/---

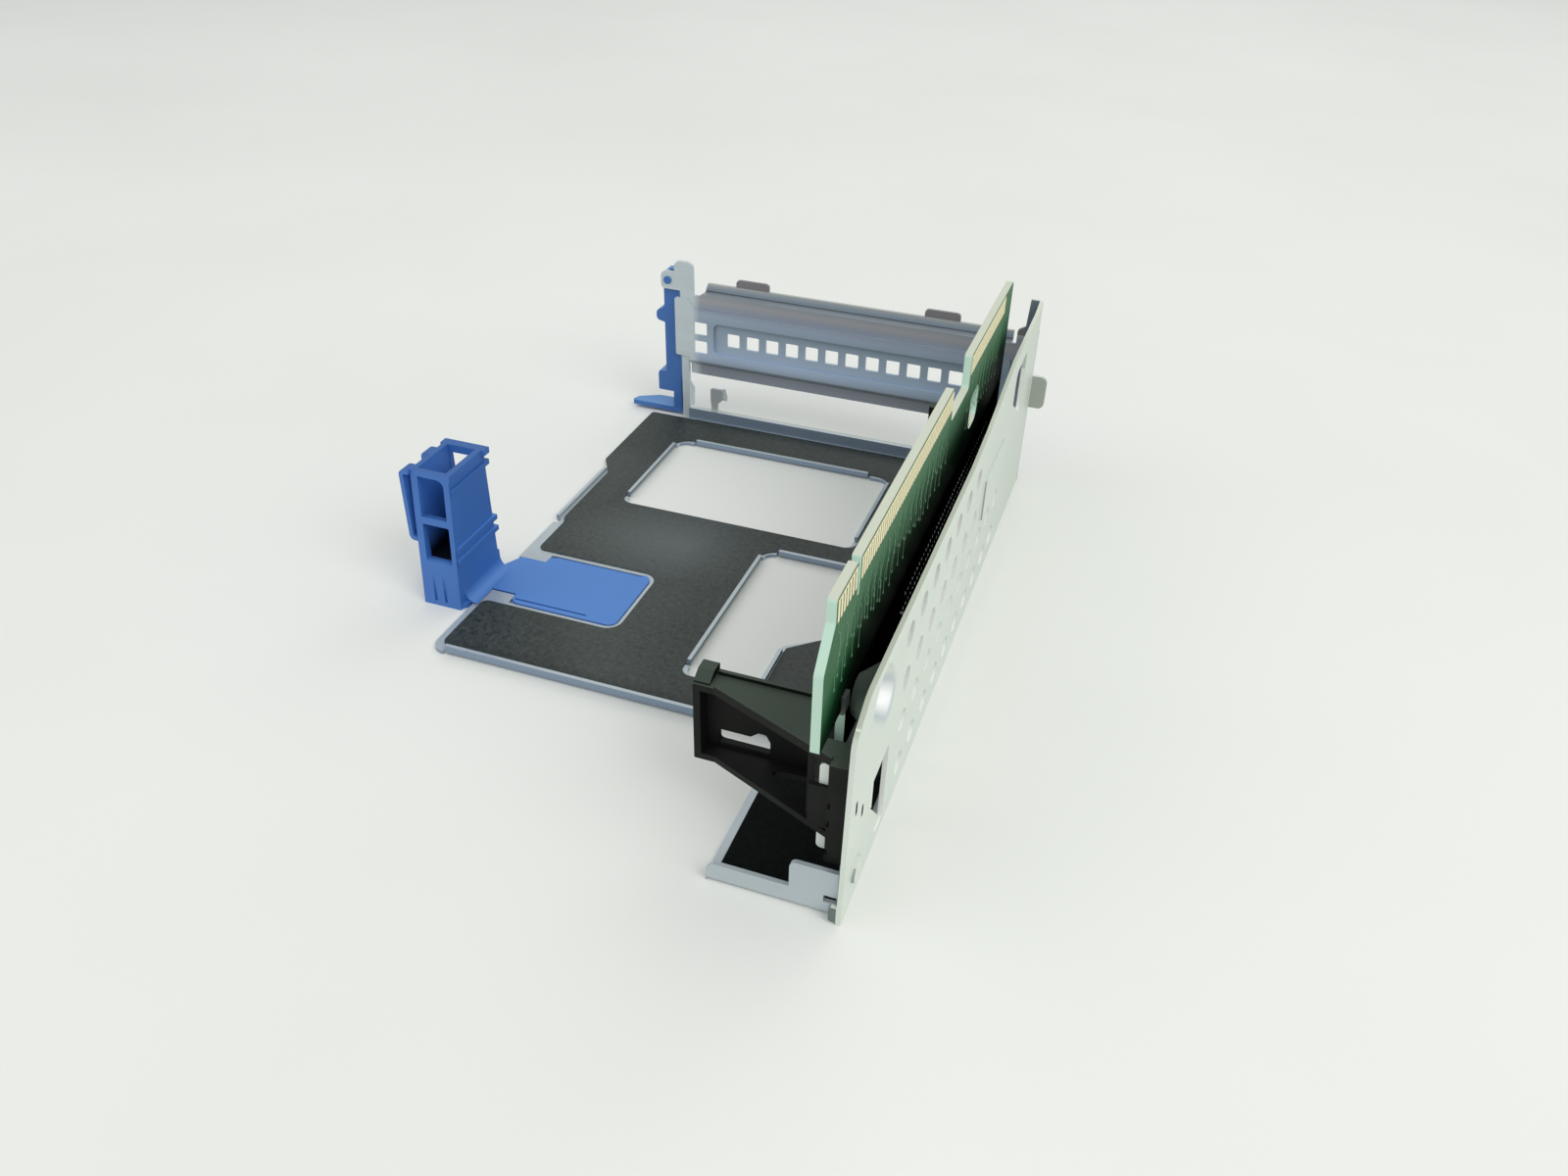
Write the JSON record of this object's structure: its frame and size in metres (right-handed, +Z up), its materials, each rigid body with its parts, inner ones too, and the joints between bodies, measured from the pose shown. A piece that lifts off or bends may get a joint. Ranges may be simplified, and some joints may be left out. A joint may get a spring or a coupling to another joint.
{
  "type": "riser cage bracket",
  "caption": "Sheet-metal riser cage for a server with film-covered base, vented side wall, riser board, rear card frame, hinged card latch and touch-point tower.",
  "frame": {"origin": "on the underside, at the corner where the side wall's outer face meets the rear frame's inner face", "axes": "+X out through the side wall, +Y to the rear through the card frame, +Z up from the base"},
  "size_m": [0.1424, 0.1986, 0.0741],
  "materials": {
    "galvanised": "satin",
    "frame_steel": "satin",
    "film": "matte",
    "blue_plastic": "satin",
    "black_plastic": "satin",
    "board_green": "satin",
    "gold": "polished",
    "tin": "polished",
    "ceramic": "satin"
  },
  "bodies": {
    "cage": {"base_plate": "galvanised", "insulator_film": "film", "side_wall": "galvanised", "wall_rivet": "tin", "rear_frame": "frame_steel", "slot_filler": "frame_steel", "touch_tower": "blue_plastic", "riser_board": "board_green", "edge_contacts": "gold", "card_connector": "black_plastic", "connector_contacts": "gold", "solder_joints": "tin", "connector_pegs": "tin", "card_guide": "black_plastic", "board_screws": "tin", "board_nuts": "tin", "board_clip": "tin", "bypass_capacitors": "ceramic"},
    "latch": {"card_latch": "blue_plastic"}
  },
  "joints": [
    {"name": "latch_hinge", "type": "hinge", "parent": "cage", "child": "latch", "pos_m": [-0.1187, 0.0005, 0.048], "axis": [0, 1, 0], "range_deg": [0, 90]}
  ]
}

\---

WHAT THE TASK REQUIRES
Show every line that contains the word "bodies".

OUTPUT OF THE TASK
Write the JSON record of this object's structure: its frame and size in metres (right-handed, +Z up), its materials, each rigid body with its parts, inner ones too, and the joints between bodies, measured from the pose shown. A piece that lifts off or bends may get a joint. Ranges may be simplified, and some joints may be left out. A joint may get a spring or a coupling to another joint.
  "bodies": {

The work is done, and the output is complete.